Cynicism and Joy

From Henri Nouwen’s The Return of the Prodigal Son:

For me it is amazing to experience daily the radical difference between cynicism and joy. Cynics seek darkness wherever they go. They point always to approaching dangers, impure motives, and hidden schemes. The call trust naive, care romantic, and forgiveness sentimental. They sneer at enthusiasm, ridicule spiritual fervor, and despise charismatic behavior. They consider themselves realists who see reality for what it truly is and who are not deceived by “escapist emotions.” But in belittling God’s joy, their darkness only calls forth more darkness.

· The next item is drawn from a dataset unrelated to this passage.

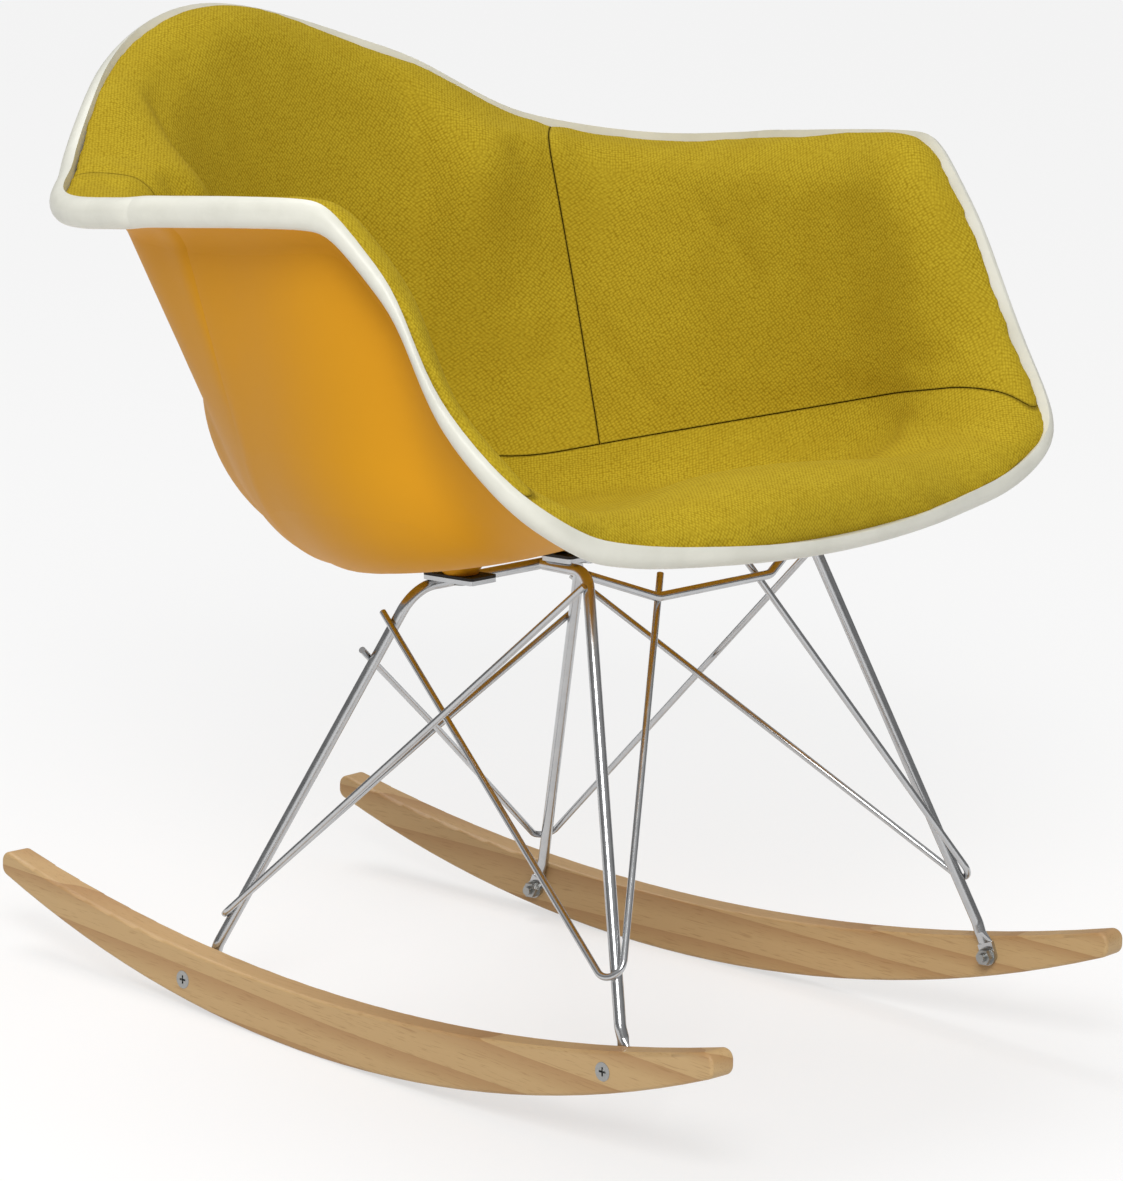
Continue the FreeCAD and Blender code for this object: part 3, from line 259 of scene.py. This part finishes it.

People who have come to know the joy of God do not deny the darkness, but they choose not to live in it. They claim that the light that shines in the darkness can be trusted more than the darkness itself and that a little bit of light can dispel a lot of darkness. They point each other to flashes of light here and there, and remind each other that they reveal the hidden but real presence of God. They discover that there are people who heal each other’s wounds, forgive each other’s offenses, share their possessions, foster the spirit of community, celebrate the gifts they have received, and live in constant anticipation of the full manifestation of God’s glory.

A quick reading of this passage may lead one to believe there is a false binary going on. “There are two kinds of people in the world, those who are cynical and those who have joy.” I think such a reading would be a mistake. The inclusion of the word “daily” in the first line implies Nouwen’s understanding that rather than becoming always cynical or always joyful, we tend to oscillate between these states under different circumstances and for varying periods of time.

Yet, at the same time, I imagine Nouwen would argue that we can develop habits in one direction more than the other: to become increasingly more cynical than joyful as time passes (or vice versa, more joyful than cynical), and so to be more evidently known as an optimist or a pessimist—even though we can’t really reduce people to mere labels.

Whatever the case, I’m unable to read this description with anything other than a feeling of, “Holy cow, that is so true.”